Beautiful labels were once confined to very expensive wines, such as Chateau de Mouton Rothschild, whose makers commissioned artists such as Picasso to illustrate them. These days everyday wines under a fiver are doing the same thing.
Nick Dymoke-Marr, Senior Wine Buyer for the supermarket chain Asda says: "Labels are especially important us to because 80 per cent of our buyers are women and there is a saying that the first glass is with the eye. Wine also has a certain romance, which we want to preserve."
The result is that many bottles now bear names and scenes which evoke their exotic origins. Asda have a range of Greek wines called Temple Ruins and Marble Mountain, and of course there are numerous Australian Wines with unpronounceable names and dreamy water colours depicting the outback.
There's no doubt these pictures are pretty, but are they accurate? " Sometimes we do use a bit of artistic licence," confesses David Howes. "When we launched Kings Canyon, a Californian wine, the makers sent over their idea for the label, a pretty picture with apple trees and little animals playing around. It wasn't what we wanted at all. Instead we sent back a picture of rugged scenery, with great rocks reaching to the sky, and said `This what we want'. OK, it is actually in Arizona, but it looks dramatic on the shelf."

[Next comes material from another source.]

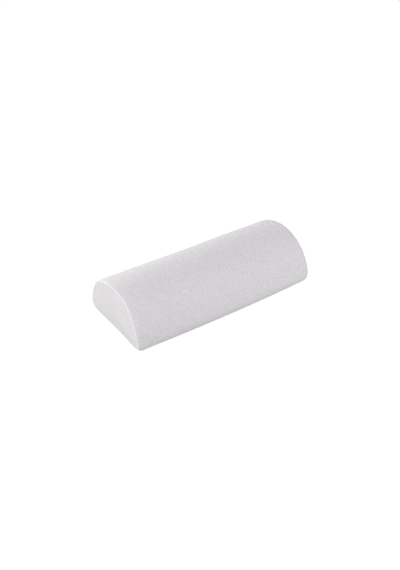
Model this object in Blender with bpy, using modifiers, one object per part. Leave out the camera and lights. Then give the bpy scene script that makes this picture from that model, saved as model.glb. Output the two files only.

Drama is also the key when it comes to colour. Eye-catching reds, oranges and yellows remain the favourite choices, although the very latest trend is to break a long held colour taboo in the industry and use the colour blue.
"We have a South African wine called Lost Horizons, which is in a blue bottle. We were always told never to use blue with wine, though no one seems to know where this taboo came from, but people seem to like it, as it is selling extraordinarily well," says Geraldine Jago, Wine Development Manager of The Victoria Wine Company.

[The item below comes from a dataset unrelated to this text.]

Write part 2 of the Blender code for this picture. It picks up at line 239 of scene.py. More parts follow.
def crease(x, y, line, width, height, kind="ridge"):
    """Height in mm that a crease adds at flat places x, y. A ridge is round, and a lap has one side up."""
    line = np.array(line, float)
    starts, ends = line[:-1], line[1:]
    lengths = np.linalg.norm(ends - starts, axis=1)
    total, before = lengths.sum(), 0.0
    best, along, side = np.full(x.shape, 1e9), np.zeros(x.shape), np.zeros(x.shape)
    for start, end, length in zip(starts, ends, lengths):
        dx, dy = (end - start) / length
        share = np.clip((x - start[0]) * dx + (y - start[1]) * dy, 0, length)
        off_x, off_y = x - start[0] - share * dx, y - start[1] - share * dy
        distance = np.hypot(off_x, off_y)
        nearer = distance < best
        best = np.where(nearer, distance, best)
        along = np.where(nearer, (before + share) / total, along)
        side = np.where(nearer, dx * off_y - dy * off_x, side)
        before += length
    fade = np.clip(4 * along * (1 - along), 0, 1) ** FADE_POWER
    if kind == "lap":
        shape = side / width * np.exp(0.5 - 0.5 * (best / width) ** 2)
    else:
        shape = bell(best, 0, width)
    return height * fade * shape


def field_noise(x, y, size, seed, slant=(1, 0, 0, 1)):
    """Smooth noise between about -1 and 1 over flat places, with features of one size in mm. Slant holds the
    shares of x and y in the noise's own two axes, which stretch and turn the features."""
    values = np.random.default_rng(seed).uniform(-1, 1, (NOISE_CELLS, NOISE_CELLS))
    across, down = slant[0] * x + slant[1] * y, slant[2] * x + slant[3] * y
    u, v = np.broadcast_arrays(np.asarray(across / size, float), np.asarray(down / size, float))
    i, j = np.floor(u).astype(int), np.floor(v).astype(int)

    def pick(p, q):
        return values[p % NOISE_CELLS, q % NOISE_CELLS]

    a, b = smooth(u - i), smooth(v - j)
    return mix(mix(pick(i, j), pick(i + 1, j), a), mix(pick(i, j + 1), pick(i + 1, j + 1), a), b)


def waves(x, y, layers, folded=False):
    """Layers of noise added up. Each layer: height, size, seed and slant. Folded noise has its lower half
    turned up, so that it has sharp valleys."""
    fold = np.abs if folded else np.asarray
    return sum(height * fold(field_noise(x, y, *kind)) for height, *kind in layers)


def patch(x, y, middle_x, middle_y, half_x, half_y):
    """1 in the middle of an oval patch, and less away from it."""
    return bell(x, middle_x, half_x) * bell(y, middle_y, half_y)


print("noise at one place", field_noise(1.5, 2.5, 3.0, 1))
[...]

In fact the bottles themselves can be an important selling point. Remember those Paul Masson carafes we all collected a few years ago?

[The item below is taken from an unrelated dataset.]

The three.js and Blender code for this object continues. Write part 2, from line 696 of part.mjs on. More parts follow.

"The newest bottle is sexy - long and slim with a flanged lip at the top to stop drips, and a tiny label," says David Howes. " The Californian company Gallo have used this shape for their wine Turning Leaf, and a Chilean winemaker called Ignacio Recabarren has used it for a wine called Trio which he produced for us. He says the name represents the three elements of wine, the soil, the climate and the maker - he is a very vain man! When he first produced Trio, Ignacio said, ` This bottle has the beauty of Sharon Stone - you can see everything you are getting!'"
An increasing number of wines are named after people, some of whom exist and some don't. The Victoria Wine Company, for example have a popular range named Big Frank - there's Big Frank's Red, Big Frank's White, and his latest, a sweet wine called Big Frank's Seriously Sticky. "Yes, Big Frank exists," says Geraldine Jago. "He is Frank Chludinski, a Pole from Boston who married a lady from the South of France whose father had a vineyard, and now he makes wine. We also have Ed's Red, and he exists too. He is flying winemaker Ed Flaherty. "
However, Fat Bastard, a Chardonnay sold by the new Firkin chain is not named after an overbearing vineyard owner with a big appetite. Instead the wine was apparently christened when its French maker, Thierry Boudinaud, tasted it and pronounced it "a fat bastard of a Chardonnay".
Trendy chain Oddbins have a few characters of their own, though they admit these exist only in the imaginations of eccentric winemaker Randall Grahm and the artist Ralph Steadman, who designs many of their labels. "There is the Catalyst, a cat named in a bar in Santa Cruz, close to Randall's vineyard, and there is Cardinal Zin, a religious chap who has been tempted off the straight and narrow by the Zinfandel grape," says Oddbins' Karen Wise.
Randall's other wines include the authentically Italian sounding Rosato Del Fiasco, named because the first batch proved a disaster, and two best- selling bottles simply called Bloody Good White and Bloody Good Red.
Thankfully, wine isn't yet competing with alcopops such as Two Dogs, named after the rude schoolboy joke about the first thing the Indian baby saw outside its wigwam. But jokiness is definitely catching on. The Victoria Wine Company already sells a New Zealand Sauvignon called Cat's Pee On A Gooseberry Bush, which surprisingly sells well, and even sillier names look set to follow.
It may all be just a gimmick, but it seems to be working. Our consumption of wine has quadrupled in the last 25 years, and even wine experts are smiling, "Cat's Pee and Fat Bastard may be straining the boundaries of good taste, but on the whole the use of humour to break down the fear of buying wine and to make it more accessible can only be a good thing," says Gareth Lawrence of the Wine and Spirit Education Trust. "Of course it wouldn't work if the wine itself didn't match up, but that isn't the case. In the last few years there has been a vast improvement in the standards of even the cheapest wines."